Plan the Workshop
High Level Workshop Planning
- Determine what problem/use case your solution solves.
- Remember to wrap your story around this so customers find it useful. For example: I want potential customers to learn how easy it is to instrument our testing product into their build pipeline.
- Determine what concepts about your solution you want the customers to learn about.
- Think from a high level what components or systems will be needed. These are the building blocks that will save you time when you start to build the workshop. Don’t re-invent the wheel. Link to content for account creation and other artifacts you will need.
- Think about what AWS services that you’ll need for your workshop.
- Are you a Kubernetes management/CD partner? You’ll probably need an EKS cluster in your customer’s account.

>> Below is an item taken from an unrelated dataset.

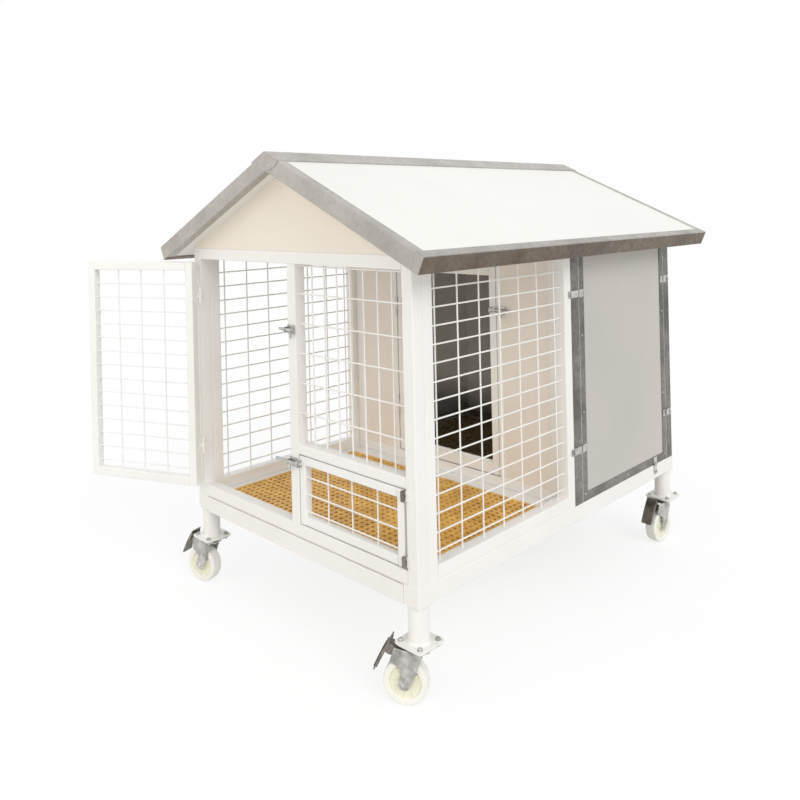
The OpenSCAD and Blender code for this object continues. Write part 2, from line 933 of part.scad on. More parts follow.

- Is your CI/CD solution completely abstracted and requires permissions to automate the provisioning and management of the pipeline? You’ll probably need AWS access keys.
- If necessary, create an architecture diagram that can help both you, and the workshop attendees on how the pieces all fit together.
- Determine the workflow or stages.
- You are telling a story, which means:
- An introduction section that details what problem you’ll be solving and what the customers will accomplish with the workshop
- The educational body of the workshop (separated into modules)
- The conclusion that ties all the pieces together.
- Don’t forget a cleanup section as well. Customers will be deploying AWS resources, and we want to make sure they are not charged more than what is necessary to learn about your solution.
- Identify what event this workshop will be presented at. Will it be AWS hosted, partner-instructed event? Or will it be marketed as a self-paced workshop?
- This is important as it will change the flow/set-up instructions.
- i.e. using Event Engine (more about this later) at an AWS hosted event with pre-provisioned infrastructure
- Have a way to capture leads! This is the end goal.
Workshop Planning Best Practices
- Thought about all the above? Write it down in an abstract to send to your PSA for review!
- The abstract can have the architecture diagram that can be used to help the attendees understand what is going on.
- Creating a GREAT workshop takes a lot of effort - the individuals involved will spend a combined 30+ hours on researching, writing, testing, revising the workshop.
- Another way of saying: there should be significant buy-in via dedicated experts to see this project end-to-end.
- Create the content well in advance of the date of when the workshop will be launched.
- Trying to create a workshop 4 weeks before a launch/target date means an all-hands on deck situation. Lots of unnecessary stress due to a tight deadline.
- The PSA involved will pull the plug if the quality of the workshop is compromised so give yourself breathing room by doing this in advance.
- Test your workshop as you create it - the things you’re figuring out in the last module won’t mean anything if the first module doesn’t work.
- Keep your PSA/PDM involved throughout the process - we’re all in this together and AWS wants you to succeed.